Elena Domenica Luisa Rubeo, , (23 November 1896 – 4 June 1979) was an Australian community worker and businessperson. She has been described as "the introduction to Adelaide" for the many Italians who migrated to South Australia in the 1950s and 60s. She was the first woman in Australia to be an Italian consular.

==Early life==
Elena Domenica Luisa Rubeo was born on 23 November 1896 in Rome, Italy, the fourth child and only daughter of an Italian working-class family. Her mother, Edvige Cecilia (née Marani), was a homemaker, and her father, Luigi Rubeo, was a printer and compositor. Rubeo had three elder brothers: Gaetano, Alfredo and Ricardo.
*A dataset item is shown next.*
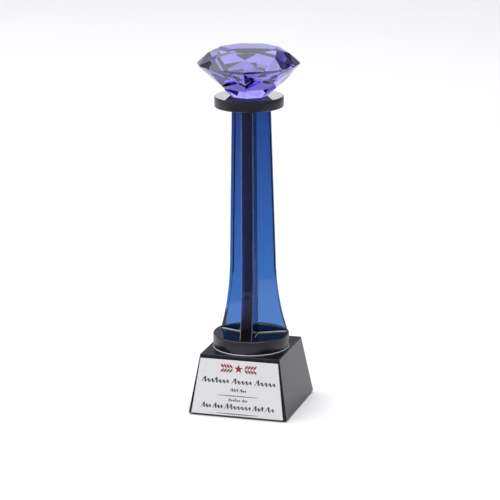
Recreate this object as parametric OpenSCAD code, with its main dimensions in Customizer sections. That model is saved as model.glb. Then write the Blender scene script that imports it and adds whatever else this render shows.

On 16 October 1908, Rubeo, Ricardo and her parents migrated to Adelaide, South Australia; her two other older brothers had done so before them. Rubeo was educated at the Convent of Mercy school in Angas Street. After relocating to Ruthven Mansions, a luxury mansion in Pulteney Street, in 1912, her family set up Café Rubeo, a restaurant which offered "authentic Roman cuisine" and live music. Rubeo's father was the manager while Gaetano was the restaurant's proprietor. Rubeo became involved in the management of the restaurant in 1914, following the enlisting of her brothers in the Australian Imperial Force. At the same time, she also joined the British (Australian) Red Cross Society. Six years later, in 1920 her parents moved house to 32 Lefevre Terrace, north of Adelaide. It would become Rubeo's permanent abode.

==Death==
In 1977, Rubeo was awarded the Order of Australia. She died on 4 June 1979 in North Adelaide, South Australia, aged 82 and was cremated with Catholic rites.